Ramsey concluded that arbitration needed to rise to the challenge of offering some of the significant advantages of the courts in London, Singapore (in which Ramsey continues to sit part-time as a judge) and new courts such as that proposed in the Netherlands in 2017.
Time and cost
Finally, the perennial issue of cost and time in international arbitration was a feature of the week's events. Again, Ramsey favoured the costs management approach of the courts, going so far as to recommend cost budgeting which has been much resented by City solicitors. While papers like the ICC Arbitration Commission Report on Techniques for Controlling Time and Costs in Arbitration dealt with matters such as third-party funding, recoverability of costs and contingency fees, it failed to address the overall costs of arbitration to the parties.

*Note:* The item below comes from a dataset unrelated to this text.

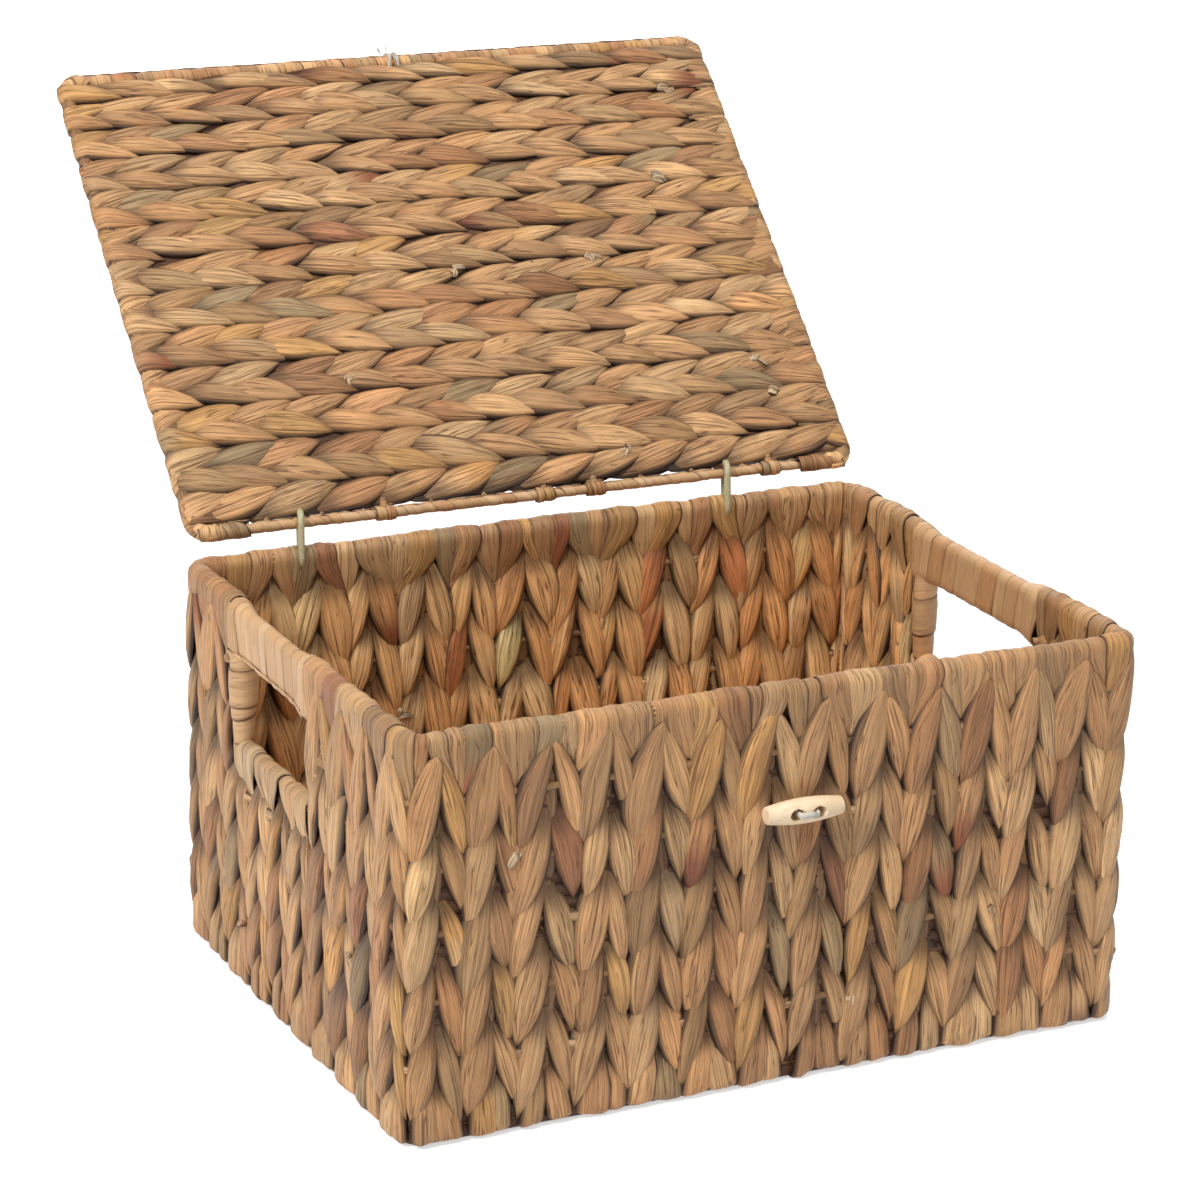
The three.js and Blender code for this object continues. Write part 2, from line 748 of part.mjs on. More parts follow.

The ICC's own statistics make plain the scale of the challenge: 83% of the costs of arbitration remain counsel's fees, 15% are the arbitrators' fees, and 2% are institutional costs. And while arbitral institutions are to be congratulated on their willingness to change and adapt to control or cap their costs, and arbitrators' fees, it's all too obvious that they've been squeezing the wrong end of the toothpaste tube.
While the problem is obvious and solutions straightforward, the rewards that await those individuals or institutions that might try are equally straightforward: commercial oblivion.